_EXERCISE_
Pick out each line containing the string "scene".
══ DATASET SECTION
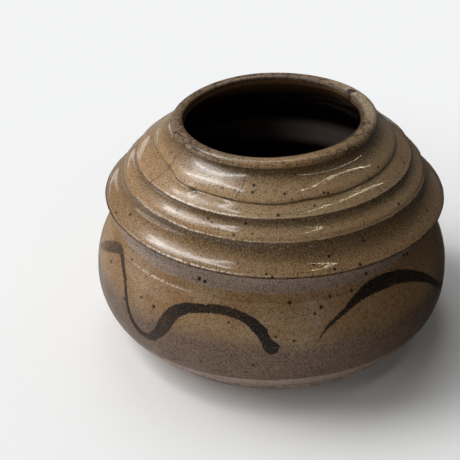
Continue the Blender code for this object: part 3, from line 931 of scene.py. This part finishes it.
def belly_finish():
    """Brown glaze with purple-grey zones above and below, and the iron brushwork."""
    material, tree, shader, place = blank("belly brown glaze")
    level = mark(tree, "level")
    drift = grain(tree, place, 30.0, 3.0)
    wavy = scaled(tree, drift, 9.0, number(tree, "ADD", level, -4.5))
    small = scaled(tree, grain(tree, place, 5.0, 3.0), 2.4, wavy)
    colour = tint(tree, fade(tree, drift, 0.40, 0.62), BELLY_BROWN, BELLY_PALE)
    left = number(tree, "MINIMUM", along(tree, place, "X"), 0.0)
    lower = scaled(tree, left, 0.05 / MM, small)
    colour = tint(tree, fade(tree, lower, 49.0, 35.0), colour, LOW_PURPLE)
    lowered = number(tree, "ADD", level, -0.8)
    border = scaled(tree, grain(tree, place, 2.2), 1.6, lowered)
    colour = tint(tree, fade(tree, border, 65.4, 66.1), colour, WAIST_PURPLE)
    heel = scaled(tree, grain(tree, place, 3.0), 1.6, lowered)
    clots = fade(tree, grain(tree, place, 2.6, 4.0, 0.75), 0.52, 0.68)
    clots = times(tree, clots, fade(tree, wavy, 44.0, 32.0))
    colour = tint(tree, times(tree, clots, 0.6), colour, DARK_GRAIN)
    colour = tint(tree, fade(tree, heel, 18.2, 17.2, 0.0, 0.9), colour, HEEL_PALE)
    colour, fine = add_speckle(tree, place, colour, 0.70, 0.32)
    # Painted highlight along the ledge on the left front
    colour = add_crest_highlight(tree, place, colour, 0.7)
    colour = add_patches(tree, place, colour, BELLY_BLOOMS, BLOOM)
    colour = add_iron_spots(tree, place, colour, 0.75, 0.14, 0.4)
    colour = add_placed_spots(tree, place, colour, BELLY_SPOTS)
    edge = number(tree, "ADD", mark(tree, "ink_edge"), -1.1)
    ragged = scaled(tree, grain(tree, place, 1.1, 3.0, 0.65), 2.2, edge)
    body = fade(tree, ragged, 0.20, -0.20)
    lanes = add(tree, "ShaderNodeCombineXYZ", {0: times(tree, mark(tree, "ink_along"), 0.10),
                                               1: mark(tree, "ink_across")}).outputs[0]
    dry = add(tree, "ShaderNodeTexNoise", {"Vector": lanes, "Scale": 1.5, "Detail": 3.0}).outputs["Fac"]
    load = number(tree, "ADD", mark(tree, "ink_load"), scaled(tree, dry, 1.1, -0.55))
    load = number(tree, "ADD", load, scaled(tree, fine, 0.9, -0.45))
    bare = scaled(tree, mark(tree, "ink_load"), -0.16, fine)
    body = times(tree, body, fade(tree, bare, 0.46, 0.60, 1.0, 0.55))
    strength = times(tree, body, fade(tree, load, 0.0, 0.6, 0.45, 0.99))
    iron = tint(tree, fade(tree, load, 0.35, 0.85), IRON_THIN, IRON)
    iron = tint(tree, fade(tree, fine, 0.48, 0.66, 0.0, 0.5), iron, IRON_THIN)
    colour = tint(tree, strength, colour, iron)
    darken_inside(tree, shader, place, colour)
    add_surface(tree, shader, place, fine, 0.10, 0.45, scaled(tree, strength, -0.28, 0.32))
    return material


def foot_finish():
    """Bare fired clay, matte and sandy."""
    material, tree, shader, place = blank("bare clay")
    rings = grain(tree, stretched(tree, place, (1.0, 1.0, 12.0)), 6.0, 3.0)
    colour = tint(tree, fade(tree, rings, 0.35, 0.65), BARE, BARE_DARK)
    colour, fine = add_speckle(tree, place, colour, 0.45, 0.15)
    feed(tree, shader, {"Base Color": colour})
    add_surface(tree, shader, place, fine, 0.15, 0.8)
    return material


def floor_glaze_finish():
    """Dark iron glaze that pooled on the jar's floor."""
    material, tree, shader, place = blank("dark inside glaze")
    pool = grain(tree, place, 9.0, 3.0)
    colour = tint(tree, pool, INSIDE_DARK, POOLED_IRON)
    feed(tree, shader, {"Base Color": colour})
    add_surface(tree, shader, place, pool, 0.05, 0.2)
    return material


def throw_jar():
    """All the sections, from the lip down."""
    tan = shoulder_finish()
    belly = belly_finish()
    lip = lip_finish()
    top = MOUTH_EDGE
    for node, slot, joint, material in (
            ("rolled_lip", "lip_glaze", LIP_JOINT, lip),
            ("shoulder_course_4", "shoulder_glaze", RIDGE_HEIGHTS[2], tan),
            ("shoulder_course_3", "shoulder_glaze", RIDGE_HEIGHTS[1], tan),
            ("shoulder_course_2", "shoulder_glaze", RIDGE_HEIGHTS[0], tan),
            ("shoulder_course_1", "shoulder_glaze", UNDERCUT_HEIGHT, tan),
            ("waist_band", "waist_glaze", SEAM_HEIGHT, belly),
            ("upper_bowl", "belly_glaze", BELLY_HEIGHT, belly),
            ("lower_bowl", "belly_glaze", FLOOR_HEIGHT, belly)):
        inside = even(between(INSIDE_CURVE, top, joint)[::-1], INSIDE_STEP)
        if node == "lower_bowl":
            inside = np.vstack([[(BASE_RADIUS, FOOT_HEIGHT)], inside])
        turned(node, [(OUTSIDES[node], 0.0), (inside, 1.0)], slot, material)
        top = joint
    upside = even([(0.0, FLOOR_HEIGHT), (BASE_RADIUS, FLOOR_HEIGHT)], SLAB_STEP)
    underside = even([(BASE_RADIUS, FOOT_HEIGHT), (0.0, FOOT_HEIGHT)], SLAB_STEP)
    turned("base_slab", [(upside, 1.0), (underside, 0.0)], "floor_glaze", floor_glaze_finish())
    outer, inner = FOOT_RADIUS, FOOT_RADIUS - FOOT_WIDTH
    middle = FOOT_ROUND / 3
    ring = [(outer, FOOT_HEIGHT), (outer, FOOT_ROUND), (outer - middle, middle), (outer - FOOT_ROUND, 0.0),
            (inner + FOOT_ROUND, 0.0), (inner + middle, middle), (inner, FOOT_ROUND), (inner, FOOT_HEIGHT)]
    turned("foot_ring", [(even(ring, FOOT_STEP), 0.0)], "bare_clay", foot_finish())


def aimed_lamp(name, azimuth, elevation, distance, width, height, power, lean, shape,
               mirrored=True, colour=DAYLIGHT):
    """A flat light that shines at the shoulder from a direction, azimuth 0 along +X."""
    light = bpy.data.lights.new(name, "AREA")
    light.shape = shape
    light.size, light.size_y = width, height
    light.energy = power
    light.color = colour
    lamp = bpy.data.objects.new(name, light)
    a, e = math.radians(azimuth), math.radians(elevation)
    away = Vector((math.cos(a) * math.cos(e), math.sin(a) * math.cos(e), math.sin(e)))
    lamp.location = Vector(LAMP_AIM) + away * distance
    lamp.visible_glossy = mirrored
    lamp.rotation_mode = "QUATERNION"
    lamp.rotation_quaternion = (-away).to_track_quat("-Z", "Y") @ Quaternion((0, 0, 1), math.radians(lean))
    bpy.context.scene.collection.objects.link(lamp)


def set_stage():
    """A pale floor that fades into a white room, and soft light from high on the left."""
    bpy.ops.mesh.primitive_plane_add(size=6.0)
    floor = bpy.context.object
    floor.name = "studio_floor"
    floor.data.materials.append(floor_finish())
    world = bpy.data.worlds.new("studio")
    bpy.context.scene.world = world
    world.use_nodes = True
    tree = world.node_tree
    path = add(tree, "ShaderNodeLightPath")
    way = add(tree, "ShaderNodeTexCoord").outputs["Generated"]
    behind = fade(tree, along(tree, way, "Y"), 0.35, 1.0, 0.04, 0.12)
    sideways = vector(tree, "DOT_PRODUCT", way, ROOM_SIDE)
    room = fade(tree, sideways, -0.35, 0.95, ROOM_DARK, ROOM_BRIGHT)
    mirrored = number(tree, "MAXIMUM", path.outputs["Is Glossy Ray"], path.outputs["Is Transmission Ray"])
    light = add(tree, "ShaderNodeMix", {0: mirrored, 2: room, 3: behind}).outputs[0]
    strength = add(tree, "ShaderNodeMix",
                   {0: path.outputs["Is Camera Ray"], 2: light, 3: SEEN_WHITE}).outputs[0]
    feed(tree, tree.nodes["Background"], {"Color": WHITE, "Strength": strength})
    for n, (width, power) in enumerate(ROOF_WINDOWS):
        aimed_lamp("roof_window_%d" % (n + 1), 166.8, 61.6, 2.38 + 0.01 * n, width, 1.45 + width, power,
                   -32.0, "RECTANGLE")
    for n, (width, power) in enumerate(ROOF_GLOWS):
        aimed_lamp("roof_glow_%d" % (n + 1), 160, 56, 2.4 + 0.05 * n, width, width * 1.2, power,
                   -30.0, "ELLIPSE")
    for lamp in LAMPS:
        aimed_lamp(*lamp)


def floor_finish():
    """Matt white, which turns into the plain white of the room far from the jar."""
    material, tree, shader, place = blank("studio floor")
    reach = vector(tree, "LENGTH", place)
    path = add(tree, "ShaderNodeLightPath")
    seen = path.outputs["Is Camera Ray"]
    right = vector(tree, "DOT_PRODUCT", place, (0.98, -0.17, 0.0))
    behind = fade(tree, along(tree, place, "Y"), 0.0, 0.25, 0.45, 0.75)
    mirrored = times(tree, behind, path.outputs["Is Glossy Ray"])
    dim = times(tree, fade(tree, right, 0.03, 0.14), number(tree, "SUBTRACT", 1.0, seen))
    dim = number(tree, "MAXIMUM", dim, mirrored)
    feed(tree, shader, {"Base Color": tint(tree, dim, FLOOR_WHITE, FLOOR_DIM), "Roughness": 0.9,
                        "Specular IOR Level": 0.1})
    far = times(tree, fade(tree, reach, 0.10, 0.32), seen)
    room = add(tree, "ShaderNodeEmission", {"Color": WHITE, "Strength": SEEN_WHITE})
    both = add(tree, "ShaderNodeMixShader", {0: far, 1: shader.outputs[0], 2: room.outputs[0]})
    feed(tree, tree.nodes["Material Output"], {"Surface": both.outputs[0]})
    return material


def place_camera():
    """The photograph's view, with its small tilt."""
    data = bpy.data.cameras.new("camera")
    data.lens = CAMERA_LENS
    camera = bpy.data.objects.new("camera", data)
    bpy.context.scene.collection.objects.link(camera)
    turn = (Matrix.Rotation(math.radians(CAMERA_YAW), 4, "Z")
            @ Matrix.Rotation(math.radians(90 - CAMERA_PITCH), 4, "X")
            @ Matrix.Rotation(math.radians(CAMERA_ROLL), 4, "Z"))
    camera.matrix_world = Matrix.Translation(Vector(CAMERA_PLACE) * MM) @ turn
    bpy.context.scene.camera = camera


throw_jar()
set_stage()
place_camera()
bpy.context.scene.view_settings.view_transform = "Standard"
════
_SOLUTION_
Continue the Blender code for this object: part 3, from line 931 of scene.py. This part finishes it.
    bpy.context.scene.collection.objects.link(lamp)
    bpy.context.scene.world = world
    bpy.context.scene.collection.objects.link(camera)
    bpy.context.scene.camera = camera
bpy.context.scene.view_settings.view_transform = "Standard"